E-mail marketing is seen by most web retailers as an internal operation that can be managed without outside help-55.9% of web retailers do not use a third-party e-mail service provider. Most online merchants also operate their e-mail marketing programs with minimal staff. 46% of companies dedicate only one part-time employee to coordinate and manage their e-mail marketing programs, compared with 29.7% with one full-time employee and 21.9% with 2 to 5 employees. 76.5% of retailers also have no plans to add to their e-mail marketing staffs in the next 12 months.

But even with limited staff, most web retailers are getting better campaign results and more sales as a direct result of doing better list management and using campaign analysis tools and web analytics to segment buyers. The Internet Retailer survey shows that the days of shotgun and random e-mail blast marketing are ending-at least for the web merchants who think of e-mail marketing as a sophisticated sales tool and as an excellent means to personalize a customer relationship. Today, the survey shows that 54.7% of web merchants segment their e-mail marketing lists and break down their opt-in names in various demographic categories.

Retailers can segment a customer base using demographics and geographic locations or they can use customer behavior and information gleaned from their web sites, stores or catalog operations.
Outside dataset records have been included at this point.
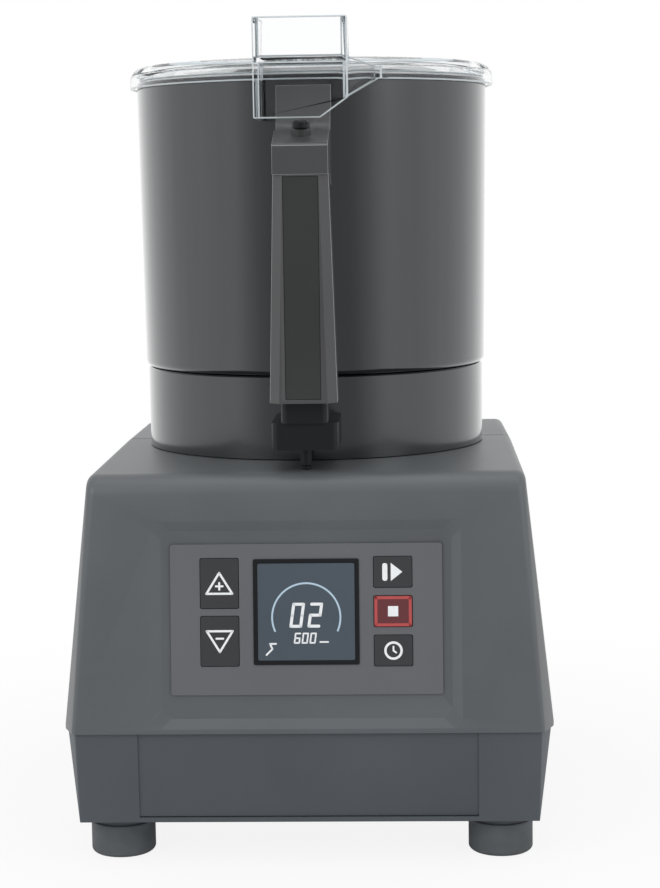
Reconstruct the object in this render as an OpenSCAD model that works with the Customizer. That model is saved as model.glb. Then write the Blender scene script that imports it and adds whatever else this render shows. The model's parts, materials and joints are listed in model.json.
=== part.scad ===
// Table-top vertical cutter mixer. Millimetres, +Z up, front towards -Y.
// The origin is the middle of the base's footprint, at the height of the table.

/* [Base] */
// Width of the base at its widest
base_w = 252; // [246:1:262]
// Room on the base in front of the handle
front_room = 15; // [12:0.5:18]
// Room on the deck behind the bowl
rear_room = 8.5; // [6:0.5:12]
// Width across the front corners at the foot of the upper shell
front_w = 242; // [238:1:246]
// Width across the rear corners at the foot of the upper shell
rear_w = 238; // [234:1:246]
// Width of the flat deck on top
deck_w = 225; // [221:1:229]
// Width of the deck at the shell seam
deck_mid_w = 226; // [222:1:230]
// Width of the deck's rear edge
deck_rear_w = 224; // [218:1:228]
// Height of the upper shell
shell_h = 131; // [129:1:142]
// Height of the lower pan
pan_h = 47; // [44:1:56]
// Set-back of the deck's front edge from the foot of the front face
deck_front_set = 13; // [9:1:17]
// Set-back of the deck's rear edge from the foot of the rear face
deck_rear_set = 37; // [32:1:42]
// Wall of the moulded shells
wall = 3; // [2.5:0.25:3.5]
// Distance of the shell seam behind the bowl's axis
seam_back = 14; // [10:1:18]
// Rounding along the deck's front edge
front_round = 12; // [9:1:14]
// Rounding along the deck's rear edge
rear_round = 8; // [7:1:10]
// Rounding of the deck's side edges
side_round = 5; // [4.5:0.5:6]
// Rounding of the flanks and the rear corners
corner_round = 10; // [9:1:13]
// Rounding of the front face's upright edges
front_corner_round = 3; // [2:0.5:5]
// Distance of the flanks' widest place from the foot of the front and rear face
flank_set = 16.5; // [14:0.5:20]
// Inset of the pan under the edge of the upper shell
pan_inset = 1.5; // [1:0.25:2]
// Inward lean of the pan's flanks over its height
pan_lean = 5.5; // [4:0.5:6]
// Inward lean of the pan's front and rear over its height
pan_end_lean = 1.5; // [1:0.5:2.5]

/* [Feet] */
// Height of the feet
foot_h = 22; // [20:1:26]
// Diameter of the feet
foot_d = 33.5; // [31:0.5:35]
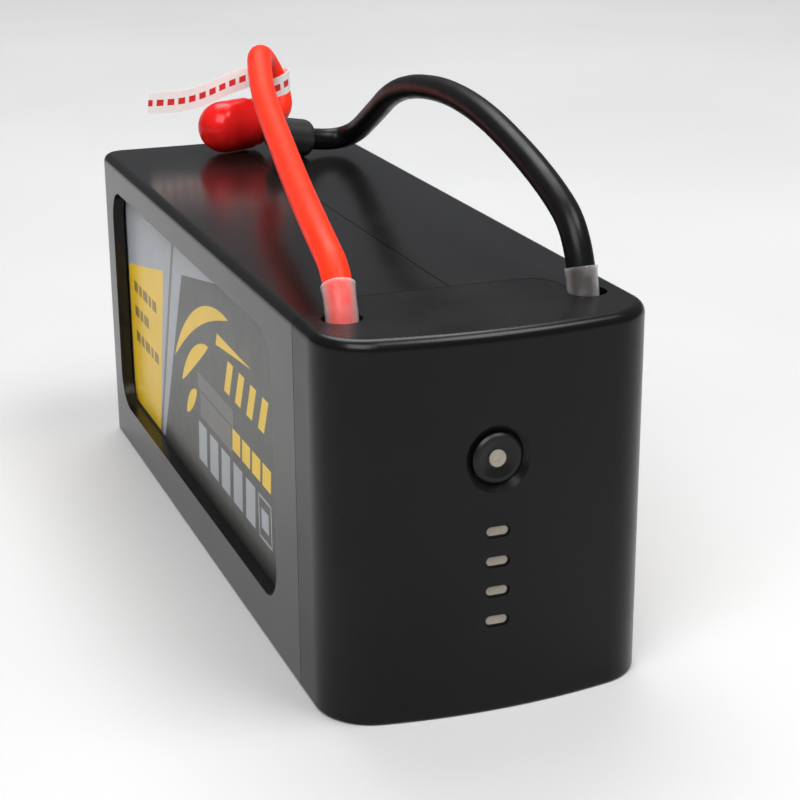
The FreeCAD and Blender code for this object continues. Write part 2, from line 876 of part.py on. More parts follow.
def shaped(name, shape):
    item = doc.addObject("Part::Feature", name)
    item.Shape = shape
    item.Placement = Placement()
    return item


def lead(name, route):
    radius = value("@lead_radius")
    edges, radii = tube_path(route)
    solid = swept(edges, radius)
    length = sum(edge.Length for edge in edges)
    ratio = solid.Volume / (math.pi * radius**2 * length)
    print(f"{name}: length {length:.1f} mm, volume ratio {ratio:.4f}, radii", [round(r, 1) for r in radii])
    node(shaped(name + "_tube", solid), name)
    return edges


def sleeve(name, edges, above):
    """Clear shrink sleeve on a lead's root: it follows the lead's first run and part of its bend."""
    first = edges[0]
    bend = edges[1].Curve
    low, high = edges[1].ParameterRange
    top = value(f"@case_height + {above}")
    share = 1.0
    while share > 0.1 and bend.value(low + (high - low) * share).z > top:
        share -= 0.02
    arc = Part.ArcOfCircle(bend, low, low + (high - low) * share).toShape()
    root = first.valueAt(first.FirstParameter + 0.55 * first.Length)
    run = Part.LineSegment(root, first.valueAt(first.LastParameter)).toShape()
    outer_tube = swept([run, arc], value("@sleeve_radius"))
    inner_tube = swept([run, arc], value("@lead_radius + 0.03"))
    node(shaped(name + "_tube", outer_tube.cut(inner_tube)), name)


red_edges = lead("red_lead", RED_ROUTE)
black_edges = lead("black_lead", BLACK_ROUTE)
sleeve("red_lead_sleeve", red_edges, "@red_sleeve_above")
sleeve("black_lead_sleeve", black_edges, "@black_sleeve_above")
node(lug("left", "-", str(RED_ROUTE[0][2])), "red_lead_lug")
node(lug("right", "", str(BLACK_ROUTE[0][2])), "black_lead_lug")

# ---------------------------------------------------------------- connectors on the leads

AT_AXIS = ("0", "0")


def along(route):
    """Placement at a route's end, its +Z in the direction in which the lead arrives."""
    end = Vector(*route[-1])
    ahead = end - Vector(*route[-2])
    ahead.normalize()
    return Placement(end, Rotation(Vector(0, 0, 1), ahead))


def bar(name, radius, start, end):
    return cylinder(name, str(radius), str(end - start), AT_AXIS + (str(start),))


def bullet(name, radius, start, tip):
    """A cylinder that ends in a half ball."""
    body = bar(name + "_bar", radius, start, tip - radius)
    ball = sphere(name + "_ball", str(radius), AT_AXIS + (str(tip - radius),))
    ball.Angle1 = 0
    return fuse(name, [body, ball])


def set_down(item, placement, label):
    item.Placement = placement
    return node(item, label)


def red_connector():
    """Bullet plug: a moulded housing, its gold contact, and the clear red cap pushed over both."""
    where = along(RED_ROUTE)
    collar = bar("red_collar", 6.6, 0, 2.4)
    barrel = bar("red_barrel", 6.2, 2.0, 9.4)
    chamber = bar("red_chamber", 4.25, 2.2, 11.0)
    housing = cut("red_housing", fuse("red_housing_joined", [collar, barrel]), [chamber])
    set_down(housing, where, "red_connector_housing")
    socket = bar("red_socket", 4.2, 2.25, 10.2)
    pin = bullet("red_pin", 3.4, 9.8, 14.4)
    set_down(fuse("red_contact", [socket, pin]), where, "red_connector_contact")
    skin = bullet("red_cap_skin", 7.15, 2.9, 18.1)
    mouth = bar("red_cap_mouth", 6.25, 2.0, 10.4)
    throat = bullet("red_cap_throat", 4.6, 9.9, 16.6)
    set_down(cut("red_cap", skin, [mouth, throat]), where, "red_connector_cap")


def black_connector():
    """Bullet plug: a round-shouldered housing, its gold contact, and a narrow cap on its nose."""
    where = along(BLACK_ROUTE)
    body = rounded("black_body", bar("black_barrel", 5.2, 0, 9.4), 2.3, lambda a, b: near(a.z, 0))
    chamber = bar("black_chamber", 3.4, 2.2, 10.4)
    set_down(cut("black_housing", body, [chamber]), where, "black_connector_housing")
    set_down(bullet("black_contact", 3.35, 2.25, 12.0), where, "black_connector_contact")
    skin = bullet("black_cap_skin", 4.3, 9.45, 13.9)
    throat = bullet("black_cap_throat", 3.55, 9.0, 13.1)
    set_down(cut("black_cap", skin, [throat]), where, "black_connector_cap")


TAG_CENTRE = (15.4, 98.4)
TAG_LOW = 95.6
TAG_TALL = 6.0
TAG_FLAG_LENGTH = 38.0
TAG_SHEET = 0.2
TAG_BORE = 3.8
TAG_TURN = 184
TAG_SLOPE = 11


def warning_tag():
    """Paper strip: one turn round the red lead's drop, and a flag that hangs off to the left."""
    x, y = TAG_CENTRE
    outer_radius = TAG_BORE + TAG_SHEET
    turn = cylinder("tag_turn", str(outer_radius), str(TAG_TALL), (str(x), str(y), str(TAG_LOW)))
    bore = cylinder("tag_bore", str(TAG_BORE), str(TAG_TALL + 2), (str(x), str(y), str(TAG_LOW - 1)))
    flag = doc.addObject("Part::Box", "tag_flag")
    flag.Length = TAG_FLAG_LENGTH
    flag.Width = TAG_SHEET
    flag.Height = TAG_TALL
    towards_left = Rotation(Vector(0, 0, 1), TAG_TURN)
    downwards = Rotation(Vector(0, 1, 0), TAG_SLOPE)
    start = Vector(x, y + outer_radius, TAG_LOW)
    flag.Placement = Placement(start, towards_left * downwards)
    node(fuse("tag_solid", [cut("tag_ring", turn, [bore]), flag]), "warning_tag")


red_connector()
black_connector()
warning_tag()

# ---------------------------------------------------------------- checking and writing


def write_nodes():
    doc.recompute()
    for item in doc.Objects:
        if "Invalid" in item.State or "Error" in item.State:
            raise SystemExit(f"{item.Name} failed: {item.State}")
    os.makedirs("parts", exist_ok=True)
    labels = [item.Label for item in NODES]
    if len(set(labels)) != len(labels):
        raise SystemExit("two sub-parts share a label")
    for item in NODES:
        shape = item.Shape
        if shape.isNull() or not shape.isValid() or not shape.Solids:
            raise SystemExit(f"{item.Label} has no valid solid")
        shape.exportStep(f"parts/{item.Label}.step")
        print(f"{item.Label}: {len(shape.Solids)} solid(s), {shape.Volume:.1f} mm3")


write_nodes()
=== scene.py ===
"""Looks of a LiPo battery pack: camera and light, the two leads with their connectors, the printed
labels and the finish of every CAD piece. Metres, in the CAD frame."""
import json
import math

import bmesh
import bpy
from mathutils import Matrix, Vector


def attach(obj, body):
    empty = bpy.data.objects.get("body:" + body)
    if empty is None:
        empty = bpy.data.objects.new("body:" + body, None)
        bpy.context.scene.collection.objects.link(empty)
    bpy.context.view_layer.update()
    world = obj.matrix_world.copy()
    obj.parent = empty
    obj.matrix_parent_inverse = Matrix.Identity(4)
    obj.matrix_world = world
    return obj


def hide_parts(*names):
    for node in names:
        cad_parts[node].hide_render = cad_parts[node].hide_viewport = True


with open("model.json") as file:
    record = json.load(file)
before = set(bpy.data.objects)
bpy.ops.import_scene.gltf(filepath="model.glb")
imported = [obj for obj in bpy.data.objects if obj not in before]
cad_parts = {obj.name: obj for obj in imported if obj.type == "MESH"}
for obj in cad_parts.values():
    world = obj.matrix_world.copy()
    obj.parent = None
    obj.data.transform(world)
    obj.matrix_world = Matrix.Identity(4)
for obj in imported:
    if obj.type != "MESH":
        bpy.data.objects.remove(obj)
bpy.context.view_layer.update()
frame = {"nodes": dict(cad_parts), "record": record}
MM = 0.001
scene = bpy.context.scene

# ---------------------------------------------------------------- camera

CAMERA_AT = Vector((-0.1417, -0.4210, 0.1874))
CAMERA_YAW = math.radians(20.551)
CAMERA_PITCH = math.radians(18.936)
CAMERA_ROLL = math.radians(-0.372)
CAMERA_LENS = 84.52
CAMERA_SENSOR = 36
CAMERA_NEAREST = 0.01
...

The goal of using segmented e-mail lists is to better understand buyer behavior and make each promotion or e-newsletter more relevant and personalized for each recipient.

49.1% of online retailers in the Internet Retailer survey segment their lists by repeat buyers and another 42.1% segment first-time buyers. 33% segment their lists by purchase frequency, followed by 19% that segment recipients by average ticket, 14.7% by age, 12.9% by sex and 12.3% by household income. 78% also list “other,” indicating that there are many ways to break down a customer file.